-- start of Data extract --

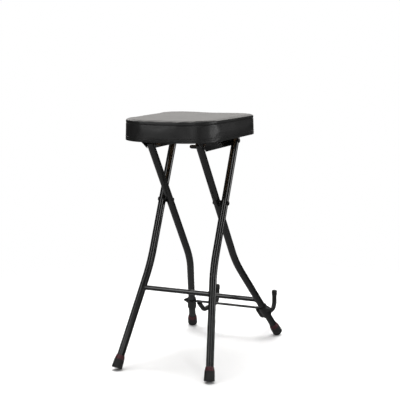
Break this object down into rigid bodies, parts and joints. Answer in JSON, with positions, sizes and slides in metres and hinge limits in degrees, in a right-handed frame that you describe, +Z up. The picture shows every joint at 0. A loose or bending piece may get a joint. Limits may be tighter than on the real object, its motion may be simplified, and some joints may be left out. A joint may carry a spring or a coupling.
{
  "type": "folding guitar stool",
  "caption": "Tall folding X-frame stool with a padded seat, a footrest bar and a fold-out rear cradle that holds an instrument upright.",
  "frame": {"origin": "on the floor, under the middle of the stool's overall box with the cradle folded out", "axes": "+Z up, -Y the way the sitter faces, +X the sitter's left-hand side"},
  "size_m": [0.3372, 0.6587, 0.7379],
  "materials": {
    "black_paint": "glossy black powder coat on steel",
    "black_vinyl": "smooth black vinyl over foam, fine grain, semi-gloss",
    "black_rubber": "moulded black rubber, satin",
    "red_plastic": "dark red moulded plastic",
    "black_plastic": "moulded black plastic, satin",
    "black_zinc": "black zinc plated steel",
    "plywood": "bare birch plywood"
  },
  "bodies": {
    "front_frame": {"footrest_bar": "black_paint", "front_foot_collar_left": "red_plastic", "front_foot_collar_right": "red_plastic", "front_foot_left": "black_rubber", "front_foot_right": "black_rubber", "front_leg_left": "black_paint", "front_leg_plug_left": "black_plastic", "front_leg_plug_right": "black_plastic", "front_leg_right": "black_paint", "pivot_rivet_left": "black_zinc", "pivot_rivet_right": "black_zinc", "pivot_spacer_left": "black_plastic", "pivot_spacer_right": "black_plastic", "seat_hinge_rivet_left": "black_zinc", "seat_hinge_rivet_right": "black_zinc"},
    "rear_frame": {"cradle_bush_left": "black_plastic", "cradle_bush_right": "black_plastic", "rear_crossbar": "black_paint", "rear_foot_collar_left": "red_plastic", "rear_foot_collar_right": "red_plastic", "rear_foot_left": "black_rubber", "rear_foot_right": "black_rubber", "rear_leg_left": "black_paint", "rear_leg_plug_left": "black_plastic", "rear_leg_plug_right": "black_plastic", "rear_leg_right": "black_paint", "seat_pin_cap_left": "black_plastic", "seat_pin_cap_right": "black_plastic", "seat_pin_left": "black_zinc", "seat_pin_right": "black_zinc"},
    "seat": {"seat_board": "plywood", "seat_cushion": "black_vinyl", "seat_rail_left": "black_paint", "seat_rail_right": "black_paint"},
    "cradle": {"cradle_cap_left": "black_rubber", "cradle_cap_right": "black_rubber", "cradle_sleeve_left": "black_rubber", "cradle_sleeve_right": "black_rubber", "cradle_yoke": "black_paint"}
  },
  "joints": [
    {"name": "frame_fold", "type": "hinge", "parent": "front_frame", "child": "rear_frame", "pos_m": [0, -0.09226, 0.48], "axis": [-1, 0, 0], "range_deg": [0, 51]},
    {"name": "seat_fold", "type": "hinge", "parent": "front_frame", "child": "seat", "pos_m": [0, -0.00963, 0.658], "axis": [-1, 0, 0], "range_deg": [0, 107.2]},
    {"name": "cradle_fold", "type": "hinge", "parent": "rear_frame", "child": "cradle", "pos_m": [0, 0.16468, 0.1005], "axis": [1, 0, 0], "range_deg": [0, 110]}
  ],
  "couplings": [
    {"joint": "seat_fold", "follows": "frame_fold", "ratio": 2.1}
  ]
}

-- end of Data extract --

» **Stated problem**:
Go back to the listing above and please repeat it exactly.

» **Result of this exercise**:
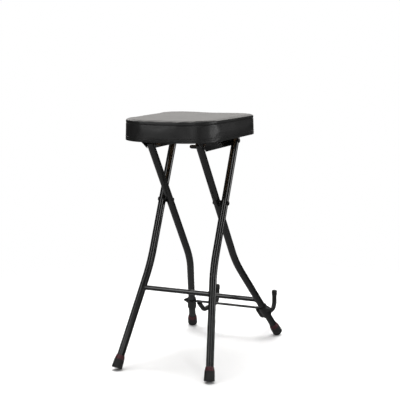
Break this object down into rigid bodies, parts and joints. Answer in JSON, with positions, sizes and slides in metres and hinge limits in degrees, in a right-handed frame that you describe, +Z up. The picture shows every joint at 0. A loose or bending piece may get a joint. Limits may be tighter than on the real object, its motion may be simplified, and some joints may be left out. A joint may carry a spring or a coupling.
{
  "type": "folding guitar stool",
  "caption": "Tall folding X-frame stool with a padded seat, a footrest bar and a fold-out rear cradle that holds an instrument upright.",
  "frame": {"origin": "on the floor, under the middle of the stool's overall box with the cradle folded out", "axes": "+Z up, -Y the way the sitter faces, +X the sitter's left-hand side"},
  "size_m": [0.3372, 0.6587, 0.7379],
  "materials": {
    "black_paint": "glossy black powder coat on steel",
    "black_vinyl": "smooth black vinyl over foam, fine grain, semi-gloss",
    "black_rubber": "moulded black rubber, satin",
    "red_plastic": "dark red moulded plastic",
    "black_plastic": "moulded black plastic, satin",
    "black_zinc": "black zinc plated steel",
    "plywood": "bare birch plywood"
  },
  "bodies": {
    "front_frame": {"footrest_bar": "black_paint", "front_foot_collar_left": "red_plastic", "front_foot_collar_right": "red_plastic", "front_foot_left": "black_rubber", "front_foot_right": "black_rubber", "front_leg_left": "black_paint", "front_leg_plug_left": "black_plastic", "front_leg_plug_right": "black_plastic", "front_leg_right": "black_paint", "pivot_rivet_left": "black_zinc", "pivot_rivet_right": "black_zinc", "pivot_spacer_left": "black_plastic", "pivot_spacer_right": "black_plastic", "seat_hinge_rivet_left": "black_zinc", "seat_hinge_rivet_right": "black_zinc"},
    "rear_frame": {"cradle_bush_left": "black_plastic", "cradle_bush_right": "black_plastic", "rear_crossbar": "black_paint", "rear_foot_collar_left": "red_plastic", "rear_foot_collar_right": "red_plastic", "rear_foot_left": "black_rubber", "rear_foot_right": "black_rubber", "rear_leg_left": "black_paint", "rear_leg_plug_left": "black_plastic", "rear_leg_plug_right": "black_plastic", "rear_leg_right": "black_paint", "seat_pin_cap_left": "black_plastic", "seat_pin_cap_right": "black_plastic", "seat_pin_left": "black_zinc", "seat_pin_right": "black_zinc"},
    "seat": {"seat_board": "plywood", "seat_cushion": "black_vinyl", "seat_rail_left": "black_paint", "seat_rail_right": "black_paint"},
    "cradle": {"cradle_cap_left": "black_rubber", "cradle_cap_right": "black_rubber", "cradle_sleeve_left": "black_rubber", "cradle_sleeve_right": "black_rubber", "cradle_yoke": "black_paint"}
  },
  "joints": [
    {"name": "frame_fold", "type": "hinge", "parent": "front_frame", "child": "rear_frame", "pos_m": [0, -0.09226, 0.48], "axis": [-1, 0, 0], "range_deg": [0, 51]},
    {"name": "seat_fold", "type": "hinge", "parent": "front_frame", "child": "seat", "pos_m": [0, -0.00963, 0.658], "axis": [-1, 0, 0], "range_deg": [0, 107.2]},
    {"name": "cradle_fold", "type": "hinge", "parent": "rear_frame", "child": "cradle", "pos_m": [0, 0.16468, 0.1005], "axis": [1, 0, 0], "range_deg": [0, 110]}
  ],
  "couplings": [
    {"joint": "seat_fold", "follows": "frame_fold", "ratio": 2.1}
  ]
}